In July 2025, Island Records released The Making of Five Leaves Left, a four-disc box set featuring outtakes and alternative versions of songs from the album, as well as other songs not featured on Five Leaves Left. The original album is also included in the box set.

== Track listing ==

Side A
| No. | Title | Length |
|---|---|---|
| 1. | "Time Has Told Me" | 4:27 |
| 2. | "River Man" | 4:21 |
| 3. | "Three Hours" | 6:16 |
| 4. | "Way to Blue" | 3:11 |
| 5. | "Day Is Done" | 2:29 |

Side B
| No. | Title | Length |
|---|---|---|
| 6. | "'Cello Song" | 4:49 |
| 7. | "The Thoughts of Mary Jane" | 3:22 |
| 8. | "Man in a Shed" | 3:55 |
| 9. | "Fruit Tree" | 4:50 |
| 10. | "Saturday Sun" | 4:03 |

== Personnel ==
- Nick Drake – vocals; acoustic guitar (1–3, 5–9); piano (10)
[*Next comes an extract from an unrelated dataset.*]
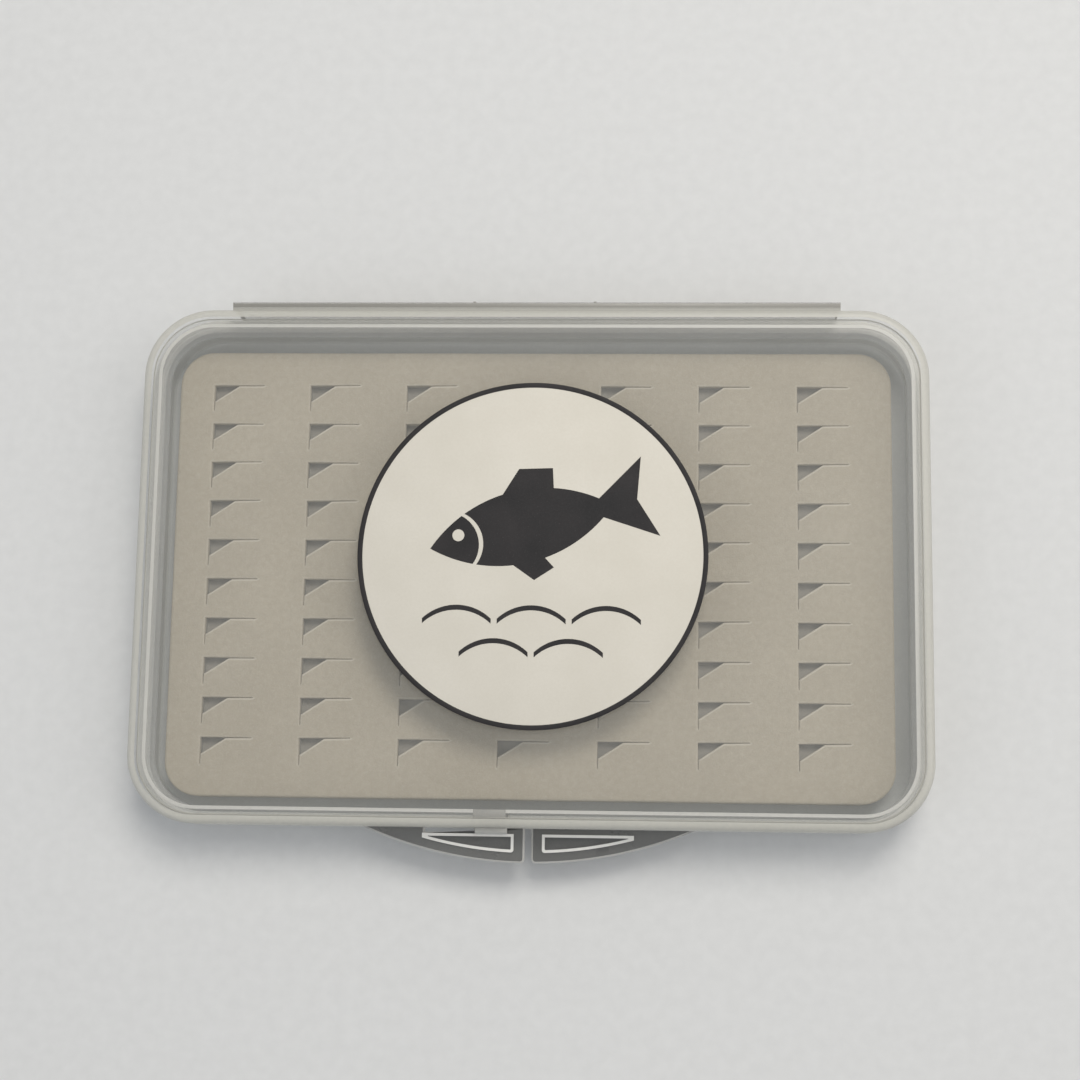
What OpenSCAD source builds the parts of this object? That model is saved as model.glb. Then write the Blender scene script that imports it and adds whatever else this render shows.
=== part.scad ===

===Additional musicians===

- Paul Harris – piano (1, 8)
- Richard Thompson – electric guitar (1)
- Danny Thompson – double bass (1–3, 6, 8, 10)
- Harry Robinson – string arrangement (2)
- Rocky Dzidzornu – congas (3, 6); shaker (6)
- Robert Kirby – string arrangement (4, 5, 7, 9)
- Clare Lowther – cello (6)
- Lyn Dobson – flute (7)
- Tristan Fry – drums, vibraphone (10)
- uncredited – oboe, bass oboe, English horn (9)

===Technical===
- Simon Heyworth – mastering
- Joe Boyd – production
- John Wood – engineering
- Keith Morris – photography

== Charts ==

Chart performance for Five Leaves Left
| Chart (2025) | Peak position |
|---|---|
| Scottish Albums (Official Charts) | 11 |
| UK Albums (Official Charts) | 85 |

== Release history ==

| Region | Date | Label | Format | Catalogue |
| United Kingdom | 3 July 1969 | Island | LP | ILPS 9105 |
| March 1987 | CD | CID 9195 |
| 26 June 2000 | IMCD 8 |

== Certifications ==

| Region | Certification | Certified units/sales |
| United Kingdom (BPI) Sales since 2012 | Platinum | 300,000^{‡} |
^{‡} Sales+streaming figures based on certification alone.